No, that’s because she wasn’t very strong in Earth and Fire. If her strength in the Power was the same, and she had Egwene’s strength in Earth and Fire, she wouldn’t have been exhausted to the point of collapse.
Which is more or less what I said. But doing it one at a time, constrained as she is by line of sight, would take too much effort and wear her out.
No, it really wouldn’t. Not in the time scales for this battle, and definitely not in the timescale for the battle in the show.
But that’s your idiotic and mean-minded interpretation of the story. The writers would have to be tragically moronic to try and make that nightmare into the TV show.

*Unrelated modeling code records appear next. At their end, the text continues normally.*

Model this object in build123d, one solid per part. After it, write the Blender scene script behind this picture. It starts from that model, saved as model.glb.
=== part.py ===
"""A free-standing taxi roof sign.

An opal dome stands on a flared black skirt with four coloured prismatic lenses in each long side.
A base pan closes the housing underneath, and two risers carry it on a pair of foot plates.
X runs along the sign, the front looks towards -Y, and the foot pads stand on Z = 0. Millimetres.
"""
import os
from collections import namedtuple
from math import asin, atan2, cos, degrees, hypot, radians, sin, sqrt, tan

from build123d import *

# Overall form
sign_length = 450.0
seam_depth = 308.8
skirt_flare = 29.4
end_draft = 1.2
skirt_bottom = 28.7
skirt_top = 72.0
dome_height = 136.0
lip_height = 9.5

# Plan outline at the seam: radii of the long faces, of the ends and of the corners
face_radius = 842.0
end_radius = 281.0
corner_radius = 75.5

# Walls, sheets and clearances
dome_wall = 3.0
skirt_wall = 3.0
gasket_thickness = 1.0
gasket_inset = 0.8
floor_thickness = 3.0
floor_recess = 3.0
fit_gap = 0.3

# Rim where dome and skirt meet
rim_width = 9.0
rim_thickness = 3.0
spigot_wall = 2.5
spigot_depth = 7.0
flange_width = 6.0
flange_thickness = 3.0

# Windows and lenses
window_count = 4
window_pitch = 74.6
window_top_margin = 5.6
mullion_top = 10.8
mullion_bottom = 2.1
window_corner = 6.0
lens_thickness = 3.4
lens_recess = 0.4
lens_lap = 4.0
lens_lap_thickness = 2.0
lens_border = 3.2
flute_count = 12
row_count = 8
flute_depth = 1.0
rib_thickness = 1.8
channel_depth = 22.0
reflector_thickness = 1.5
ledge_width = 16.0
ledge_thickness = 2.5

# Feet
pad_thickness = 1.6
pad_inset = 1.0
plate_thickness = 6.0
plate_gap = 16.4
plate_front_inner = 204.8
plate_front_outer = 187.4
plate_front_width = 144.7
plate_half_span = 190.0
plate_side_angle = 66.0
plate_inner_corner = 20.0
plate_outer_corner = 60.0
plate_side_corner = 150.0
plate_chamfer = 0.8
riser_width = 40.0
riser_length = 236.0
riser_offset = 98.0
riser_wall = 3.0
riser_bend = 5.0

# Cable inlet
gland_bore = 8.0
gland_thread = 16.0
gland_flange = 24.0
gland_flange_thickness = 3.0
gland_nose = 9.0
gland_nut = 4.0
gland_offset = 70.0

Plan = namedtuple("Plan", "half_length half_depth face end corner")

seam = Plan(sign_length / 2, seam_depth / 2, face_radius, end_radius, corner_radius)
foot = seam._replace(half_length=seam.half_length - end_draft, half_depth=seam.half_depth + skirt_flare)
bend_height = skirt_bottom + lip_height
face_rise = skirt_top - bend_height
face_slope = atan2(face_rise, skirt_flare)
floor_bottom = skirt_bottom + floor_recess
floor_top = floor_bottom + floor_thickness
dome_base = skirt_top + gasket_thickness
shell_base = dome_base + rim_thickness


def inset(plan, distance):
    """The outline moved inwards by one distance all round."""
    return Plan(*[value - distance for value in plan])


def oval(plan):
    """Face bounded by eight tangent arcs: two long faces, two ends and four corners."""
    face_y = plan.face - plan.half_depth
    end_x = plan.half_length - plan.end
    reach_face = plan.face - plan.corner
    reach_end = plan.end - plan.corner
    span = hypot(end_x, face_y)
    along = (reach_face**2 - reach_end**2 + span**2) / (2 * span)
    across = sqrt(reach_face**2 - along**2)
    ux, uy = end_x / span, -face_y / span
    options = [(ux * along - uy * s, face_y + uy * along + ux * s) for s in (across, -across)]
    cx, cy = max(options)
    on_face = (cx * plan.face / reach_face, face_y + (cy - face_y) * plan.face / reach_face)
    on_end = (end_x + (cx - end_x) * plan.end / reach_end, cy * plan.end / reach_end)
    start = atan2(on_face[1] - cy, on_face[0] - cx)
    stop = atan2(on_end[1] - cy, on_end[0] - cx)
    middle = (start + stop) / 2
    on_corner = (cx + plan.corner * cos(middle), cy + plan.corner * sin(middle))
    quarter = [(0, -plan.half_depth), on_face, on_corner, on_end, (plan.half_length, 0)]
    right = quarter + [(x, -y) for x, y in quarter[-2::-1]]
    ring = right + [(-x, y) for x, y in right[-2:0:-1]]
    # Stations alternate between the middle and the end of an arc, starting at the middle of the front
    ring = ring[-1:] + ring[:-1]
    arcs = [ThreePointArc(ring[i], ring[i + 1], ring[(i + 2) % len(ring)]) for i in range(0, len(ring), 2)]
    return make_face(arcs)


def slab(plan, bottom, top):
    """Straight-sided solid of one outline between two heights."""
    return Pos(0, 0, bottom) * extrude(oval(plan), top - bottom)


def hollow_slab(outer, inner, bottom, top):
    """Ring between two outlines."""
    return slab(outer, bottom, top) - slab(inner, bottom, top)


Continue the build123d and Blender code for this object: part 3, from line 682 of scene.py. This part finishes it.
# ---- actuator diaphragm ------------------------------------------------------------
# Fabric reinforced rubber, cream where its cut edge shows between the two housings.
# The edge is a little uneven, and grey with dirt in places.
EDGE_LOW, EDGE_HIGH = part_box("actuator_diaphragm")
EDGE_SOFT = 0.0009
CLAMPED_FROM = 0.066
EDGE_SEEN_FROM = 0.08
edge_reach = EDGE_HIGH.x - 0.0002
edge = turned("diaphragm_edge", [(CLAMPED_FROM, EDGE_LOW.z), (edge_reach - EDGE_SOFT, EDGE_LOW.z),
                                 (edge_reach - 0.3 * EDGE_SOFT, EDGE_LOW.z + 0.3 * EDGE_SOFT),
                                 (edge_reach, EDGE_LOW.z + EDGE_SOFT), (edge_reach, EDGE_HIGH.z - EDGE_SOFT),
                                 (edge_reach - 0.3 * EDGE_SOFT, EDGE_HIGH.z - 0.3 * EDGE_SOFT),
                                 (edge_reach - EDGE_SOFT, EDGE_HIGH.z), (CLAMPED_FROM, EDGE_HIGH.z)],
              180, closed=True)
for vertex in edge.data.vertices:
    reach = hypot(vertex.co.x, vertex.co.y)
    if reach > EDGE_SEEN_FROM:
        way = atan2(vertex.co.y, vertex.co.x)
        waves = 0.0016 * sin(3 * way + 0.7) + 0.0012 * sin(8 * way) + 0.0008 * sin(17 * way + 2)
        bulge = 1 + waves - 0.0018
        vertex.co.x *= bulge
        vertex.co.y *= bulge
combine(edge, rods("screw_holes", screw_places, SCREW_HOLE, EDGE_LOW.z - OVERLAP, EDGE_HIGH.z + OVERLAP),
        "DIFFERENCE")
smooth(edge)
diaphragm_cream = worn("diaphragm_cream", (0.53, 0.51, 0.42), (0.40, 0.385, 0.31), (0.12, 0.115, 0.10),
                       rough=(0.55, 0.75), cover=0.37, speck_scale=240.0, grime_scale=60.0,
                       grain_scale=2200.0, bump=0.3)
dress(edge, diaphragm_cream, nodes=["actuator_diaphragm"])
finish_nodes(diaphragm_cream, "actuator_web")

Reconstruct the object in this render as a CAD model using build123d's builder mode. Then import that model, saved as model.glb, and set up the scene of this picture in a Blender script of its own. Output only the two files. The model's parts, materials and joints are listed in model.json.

RJ was telling a story where there is no one hero. Even the Prophesied Savior is most certainly not solely enough, and needs a host of others to guide him and push him to be what he needs to be. And even then, he’d have failed but for the efforts, the expertise, the bravery and the self-sacrifice of others. In fact, Rand isn’t truly ready to face the Dark One till he truly internalizes this truth.
I’m sure it twists your balls in a knot, but for a lot of readers, this is an ensemble of heroes, and we know of the immense amount of courage and heorism Siuan and Moiraine display, especially in the early books, as we learn more later in the series. There’s no reason to not actually show that front and center in the show. We’re not seeing the show from Rand’s perspective, where Moiraine seems like an all knowing antagonist, because of his frankly appalingly narrow worldview, which you swallowed whole without a critical thought in your brain.
Moiraine is heroic. And imperfect. As are they all. And I’m damn glad the show gets that.